The baseline recipe is divided into 2 stages: Enhnacement and Evaluation

3.1 Enhancement#

The enhancement script contains several key functions

3.1.1 Enhance#

The main function that orchestrates the enhancement process.

It takes the config.yaml as input parameter

@hydra.main(config_path="", config_name="config")
def enhance(config: DictConfig) -> None:
    """
    Run the music enhancement.
    The baseline system is a dummy processor that returns the input signal.

    Args:
        config (dict): Dictionary of configuration options for enhancing music.
    """

3.1.2 Enhance Song#

A function that process a single song-listener pair

It adjusts the level of the song according to the average hearing loss. This is to prevent clipping.

def enhance_song(
    waveform: np.ndarray,
    listener_audiograms: dict,
    config: DictConfig,
) -> tuple[np.ndarray, np.ndarray]:
    """
    Enhance a single song for a listener.

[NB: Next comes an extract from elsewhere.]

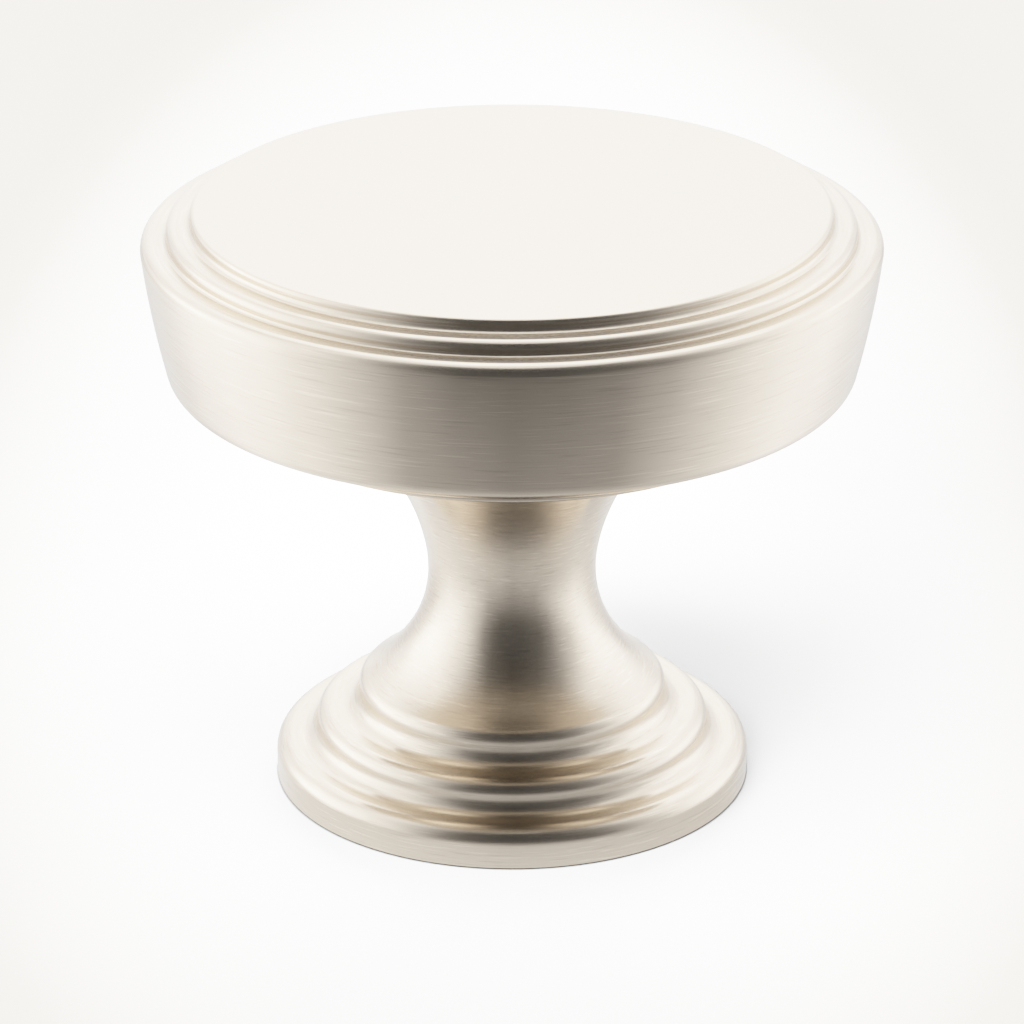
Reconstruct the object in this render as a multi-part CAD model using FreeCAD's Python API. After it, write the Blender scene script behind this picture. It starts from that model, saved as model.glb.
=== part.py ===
import FreeCAD, Part
import math
import os

# Cabinet knob, turned in one piece: a broad stepped head on a waisted neck that flares out of a
# two-tier base. Millimetres, +Z up, origin at the centre of the base's flat underside.

# Base, from the bell-shaped foot outwards: the bell's edge, a second tier round it, and a round
# plate under that. A shelf is the width that shows outside the next step up.
bell_radius = 8.1
bell_edge_height = 1.62
bell_edge_round = 0.8
bell_foot_fillet = 0.9
tier_shelf = 2.24
tier_height = 1.66
tier_edge_round = 0.72
tier_foot_fillet = 0.84
plate_shelf = 2.17
plate_thickness = 2.15
plate_edge_round = 0.87
seat_edge_break = 0.12

# Neck: a waist between a wide flare under the head and a tighter sweep into the bell
waist_radius = 4.41
waist_height = 11.62
waist_bend = 6.8
waist_angle_up = 10.3
waist_angle_down = 28.0
flare_reach = 6.04
flare_foot_fillet = 0.44

# Head, from the rim inwards: two raised steps above, a barrel-shaped side that tapers down, and a
# ring on the underside round the end of the neck's flare
neck_length = 21.15
head_radius = 19.11
head_depth = 7.72
rim_edge_round = 0.51
rim_shelf = 1.39
ledge_height = 0.75
ledge_edge_round = 0.4
ledge_foot_fillet = 0.18
ledge_shelf = 1.26
face_height = 0.68
face_edge_round = 0.22
face_foot_fillet = 0.29
side_taper = 1.44
side_barrel = 50.0
underside_edge_round = 1.1
underside_lip = 3.15
ring_height = 1.36
ring_edge_round = 0.33
ring_foot_fillet = 0.23

# Blind tapped hole for the mounting screw, at tap-drill size: 8-32 UNC is 4.17 mm over its thread
tap_drill_radius = 1.727
thread_major_radius = 2.083
tap_drill_depth = 14.0
drill_point_angle = 118.0
countersink_margin = 0.35

TOLERANCE = 1e-4


def point(radius, height):
    """A point of the turned outline, in the XZ plane."""
    return FreeCAD.Vector(radius, 0, height)


def line(start, end):
    return Part.LineSegment(start, end).toShape()


def arc(centre, radius, first_angle, last_angle):
    """An arc in the XZ plane; angles in radians from +X towards +Z."""
    middle_angle = (first_angle + last_angle) / 2
    stops = [
        centre + FreeCAD.Vector(math.cos(a), 0, math.sin(a)) * radius
        for a in (first_angle, middle_angle, last_angle)
    ]
    return Part.Arc(*stops).toShape()


def tangent_arc(start, direction, end):
    """The arc that leaves start along direction and passes through end."""
    chord = end - start
    normal = FreeCAD.Vector(-direction.z, 0, direction.x)
    radius = chord.Length ** 2 / (2 * normal.dot(chord))
    centre = start + normal * radius
    first = math.atan2(start.z - centre.z, start.x - centre.x)
    last = math.atan2(end.z - centre.z, end.x - centre.x)
    sweep = (last - first + math.pi) % (2 * math.pi) - math.pi
    return arc(centre, abs(radius), first, first + sweep)


def barrel_arc(top, bottom, radius):
    """A slightly bowed side: an arc of the given radius from top to bottom, bulging outwards."""
    middle = (top + bottom) / 2
    half_chord = (top - bottom).Length / 2
    bulge = radius - math.sqrt(radius ** 2 - half_chord ** 2)
    along = (top - bottom).normalize()
    outwards = FreeCAD.Vector(along.z, 0, -along.x)
    return Part.Arc(top, middle + outwards * bulge, bottom).toShape()


def neck_arcs(flare_end, bell_edge):
    """The waist's arc, and the two arcs that carry it on to the head and to the bell's edge."""
    waist_centre = point(waist_radius + waist_bend, waist_height)
    up = math.radians(180 - waist_angle_up)
    down = math.radians(180 + waist_angle_down)
    waist_top = waist_centre + FreeCAD.Vector(math.cos(up), 0, math.sin(up)) * waist_bend
    waist_bottom = waist_centre + FreeCAD.Vector(math.cos(down), 0, math.sin(down)) * waist_bend
    upwards = FreeCAD.Vector(math.sin(up), 0, -math.cos(up))
    downwards = FreeCAD.Vector(-math.sin(down), 0, math.cos(down))
    flare = tangent_arc(waist_top, upwards, flare_end)
    waist = arc(waist_centre, waist_bend, up, down)
    sweep = tangent_arc(waist_bottom, downwards, bell_edge)
    return [flare, waist, sweep]


def round_edges(solid, roundings):
    """Round each circular edge that lies at (radius, height) by its own radius."""
    for radius, height, rounding in roundings:
        edges = [
            edge for edge in solid.Edges
            if isinstance(edge.Curve, Part.Circle)
            and abs(edge.Curve.Radius - radius) < TOLERANCE
            and abs(edge.Curve.Center.z - height) < TOLERANCE
        ]
        solid = solid.makeFillet(rounding, edges)
    return solid


def knob_body():
    """The turned outline, revolved, with every edge and inner corner rounded as the tool leaves it."""
    tier_radius = bell_radius + tier_shelf
    plate_radius = tier_radius + plate_shelf
    tier_seat = plate_thickness
    bell_seat = tier_seat + tier_height
    bell_top = bell_seat + bell_edge_height

    ledge_radius = head_radius - rim_shelf
    face_radius = ledge_radius - ledge_shelf
    corner_radius = head_radius - side_taper
    ring_radius = corner_radius - underside_lip
    flare_end_radius = waist_radius + flare_reach
    ring_bottom = neck_length
    underside = ring_bottom + ring_height
    rim = underside + head_depth
    ledge = rim + ledge_height
    face = ledge + face_height

    flare_end = point(flare_end_radius, ring_bottom)
    bell_edge = point(bell_radius, bell_top)
    rim_corner = point(head_radius, rim)
    underside_corner = point(corner_radius, underside)

    steps_down = [
        point(0, face), point(face_radius, face), point(face_radius, ledge),
        point(ledge_radius, ledge), point(ledge_radius, rim), rim_corner,
    ]
    under_head = [
        underside_corner, point(ring_radius, underside), point(ring_radius, ring_bottom), flare_end,
    ]
    base = [
        bell_edge, point(bell_radius, bell_seat), point(tier_radius, bell_seat),
        point(tier_radius, tier_seat), point(plate_radius, tier_seat), point(plate_radius, 0),
        point(0, 0), point(0, face),
    ]
    edges = []
    for stretch in (steps_down, under_head, base):
        edges += [line(a, b) for a, b in zip(stretch, stretch[1:])]
    edges.append(barrel_arc(rim_corner, underside_corner, side_barrel))
    edges += neck_arcs(flare_end, bell_edge)
    outline = Part.Wire(Part.sortEdges(edges)[0])
    blank = Part.Face(outline).revolve(point(0, 0), FreeCAD.Vector(0, 0, 1), 360)

    return round_edges(blank, [
        (face_radius, face, face_edge_round),
        (face_radius, ledge, face_foot_fillet),
        (ledge_radius, ledge, ledge_edge_round),
        (ledge_radius, rim, ledge_foot_fillet),
        (head_radius, rim, rim_edge_round),
        (corner_radius, underside, underside_edge_round),
        (ring_radius, underside, ring_foot_fillet),
        (ring_radius, ring_bottom, ring_edge_round),
        (flare_end_radius, ring_bottom, flare_foot_fillet),
        (bell_radius, bell_top, bell_edge_round),
        (bell_radius, bell_seat, bell_foot_fillet),
        (tier_radius, bell_seat, tier_edge_round),
        (tier_radius, tier_seat, tier_foot_fillet),
        (plate_radius, tier_seat, plate_edge_round),
        (plate_radius, 0, seat_edge_break),
    ])


def screw_hole():
    """The drilled hole with its pointed end, and a countersink that clears the thread's mouth."""
    up = FreeCAD.Vector(0, 0, 1)
    mouth_radius = thread_major_radius + countersink_margin
    countersink_depth = mouth_radius - tap_drill_radius
    point_length = tap_drill_radius / math.tan(math.radians(drill_point_angle / 2))
    drilled = Part.makeCylinder(tap_drill_radius, tap_drill_depth, point(0, 0), up)
    tip = Part.makeCone(tap_drill_radius, 0, point_length, point(0, tap_drill_depth), up)
    countersink = Part.makeCone(mouth_radius, tap_drill_radius, countersink_depth, point(0, 0), up)
    return drilled.fuse([tip, countersink])


def cabinet_knob():
    return knob_body().cut(screw_hole()).Solids[0]


os.makedirs("parts", exist_ok=True)
knob = cabinet_knob()
knob.exportStep("parts/cabinet_knob.step")
box = knob.optimalBoundingBox(False)
print("cabinet_knob: valid", knob.isValid(), "faces", len(knob.Faces), "volume mm3", round(knob.Volume, 1))
print("size mm", round(box.XLength, 2), round(box.YLength, 2), round(box.ZLength, 2))
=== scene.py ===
# %% [markdown]
# A cabinet knob in satin nickel, turned in one piece: a broad stepped head on a waisted neck that
# flares out of a two-tier base. The CAD model is loaded first. It fixes the size, the origin at
# the centre of the base's underside and the +Z axis, and everything below is drawn in that frame,
# in metres.

# %% Load the CAD frame
import math

import bpy
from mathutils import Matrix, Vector
from mathutils.geometry import intersect_line_sphere_2d


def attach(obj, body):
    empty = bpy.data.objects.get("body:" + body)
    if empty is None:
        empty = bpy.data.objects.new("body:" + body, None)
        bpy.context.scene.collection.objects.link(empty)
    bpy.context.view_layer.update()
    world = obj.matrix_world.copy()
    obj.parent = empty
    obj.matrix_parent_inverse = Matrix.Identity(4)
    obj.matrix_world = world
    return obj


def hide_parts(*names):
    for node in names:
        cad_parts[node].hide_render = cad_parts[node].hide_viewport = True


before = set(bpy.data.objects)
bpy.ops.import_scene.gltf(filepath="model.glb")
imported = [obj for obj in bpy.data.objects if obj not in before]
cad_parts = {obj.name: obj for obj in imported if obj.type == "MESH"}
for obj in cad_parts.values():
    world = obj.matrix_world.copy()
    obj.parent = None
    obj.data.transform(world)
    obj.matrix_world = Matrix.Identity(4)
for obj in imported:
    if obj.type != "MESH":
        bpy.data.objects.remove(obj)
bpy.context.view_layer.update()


# %% [markdown]
# A turned knob is one outline spun round its axis, so the outline decides everything. The CAD mesh
# has it too, but its facets would show in the highlights, so the knob is drawn anew from the
# turner's own sizes: the width and height of each step, and the radius that each edge or inner
# corner is left with. At the bottom a round plate carries a tier, and the tier carries the bell in
# which the neck ends. A shelf is the width that shows outside the next step up.

# %% The base's sizes
MM = 0.001

bell_radius = 8.1 * MM
bell_edge_height = 1.62 * MM
bell_edge_round = 0.8 * MM
bell_foot_fillet = 0.9 * MM
tier_shelf = 2.24 * MM
tier_radius = bell_radius + tier_shelf
tier_height = 1.66 * MM
tier_edge_round = 0.72 * MM
tier_foot_fillet = 0.84 * MM
plate_shelf = 2.17 * MM
plate_radius = tier_radius + plate_shelf
plate_thickness = 2.15 * MM
plate_edge_round = 0.87 * MM
seat_edge_break = 0.12 * MM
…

    Baseline enhancement returns the signal with a loudness
    of -14 LUFS if the average hearing loss is below 50 dB HL,
    and -11 LUFS otherwise.

    Args:
        waveform (np.ndarray): The waveform of the song.
        listener_audiograms (dict): The audiograms of the listener.
        config (dict): Dictionary of configuration options for enhancing music.

    Returns:
        out_left (np.ndarray): The enhanced left channel.
        out_right (np.ndarray): The enhanced right channel.

    """

3.2 Evaluation#

The evaluation script assumes that the exp output directory exists. This is the output directory from enhancement.py script.

Caution

The evaluation script cannot be modified or altered in any way.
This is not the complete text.